The bottom lands below the Stroop home were at one time heavily wooded, and Mr. Stroop often enjoyed the tales of some of the neighbors-old settlers, who had helped to cut the logs and fire the bricks which went into the building of the house.

John Cleves Symmes, with all his retinue, made but one expedition in flatboats, starting from Cincinnati and poled up the Great Miami. Some historians say he went to the mouth of Mad River: no, he described the spot and all his contemporaries said that was the mouth of Hole's Creek. He was charmed with the spot because of its virgin beauty and those great sycamores. "The glory of forests is more than the glory of mountains"— so Edward Everett Hale says.

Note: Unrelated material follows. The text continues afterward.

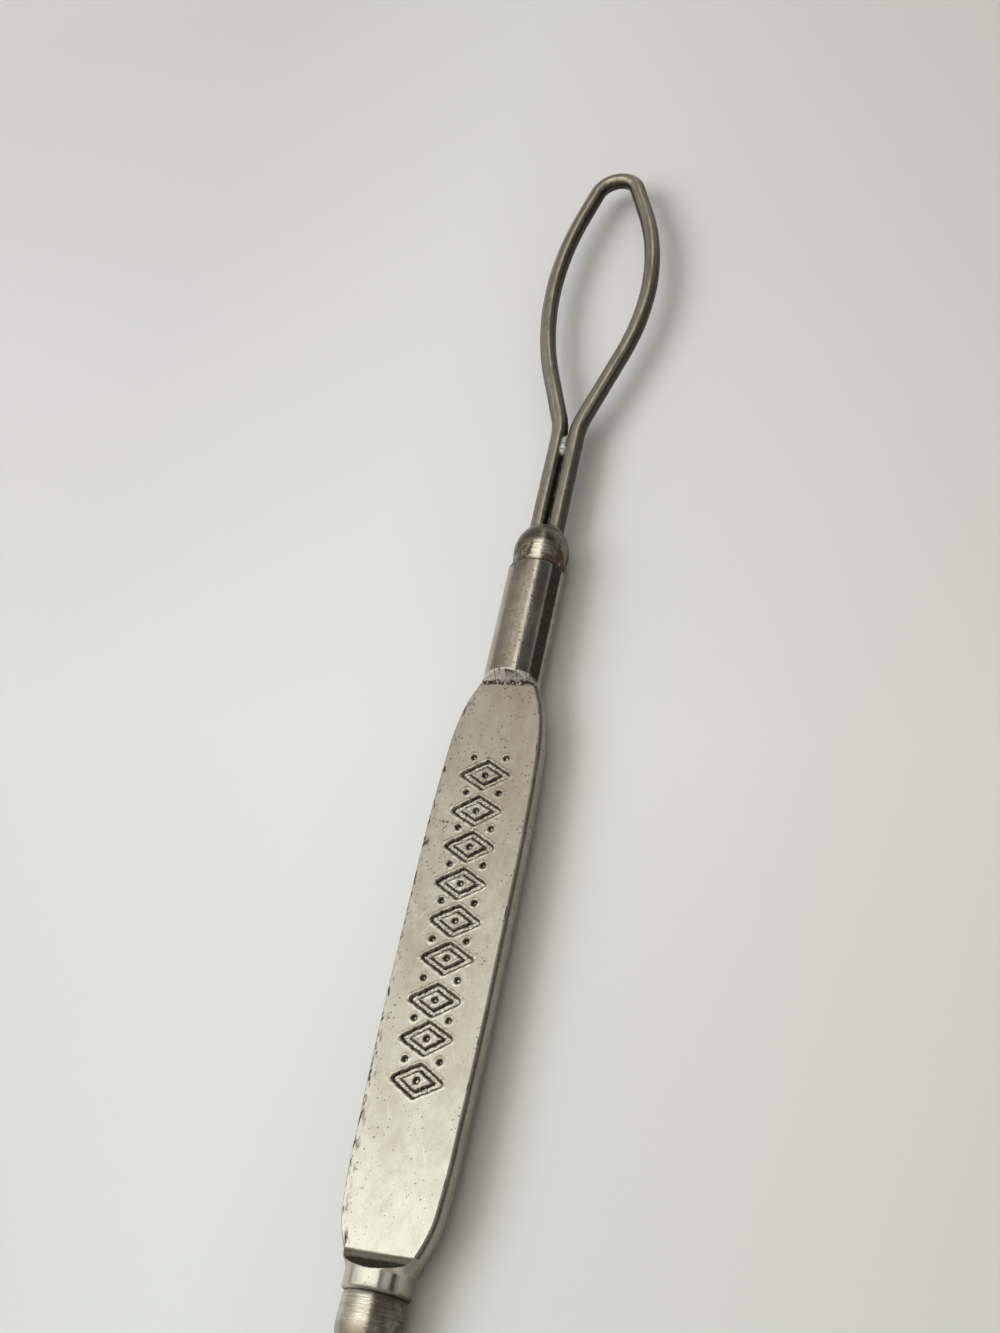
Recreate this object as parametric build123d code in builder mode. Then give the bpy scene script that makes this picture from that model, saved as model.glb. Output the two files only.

In my ten years' life in Chicago, I learned that business men there who owned nearby farms which raised crops, fed these crops to carloads of cattle bought at the Stock Yards to fatten, and clean up the land, and then go back to the Stock Yards in better condition. Mr. Stroop has done this, how profitably to his soil anyone can see who looks at it.

In this famous tobacco-raising region, he has attracted some attention of those near and remote by his introduction of "shade grown" tobacco, where the entire crop is grown under canvas as one may see it in Cuba or Connecticut.

The range of hills you see behind Mr. Stroop's house, run north and south on his land and have a fine face both east and west. They will make choice residence sites in the future, although a quarter west from Mr. Deeds' ridge, which ends at Delcodell and the Moraine Station.

In my rides with Mr. John H. Patterson through the Hills and Dales region, he told me five years ago that Mr. Stroop was determined to have choice surface roads, and trolley, too, from his home neighborhood direct to the city. I could not see how he could bring this about, but can now, that the thing is done.

My father used to say, "My son, there is nothing so valuable as foresight; and nothing so common as hindsight."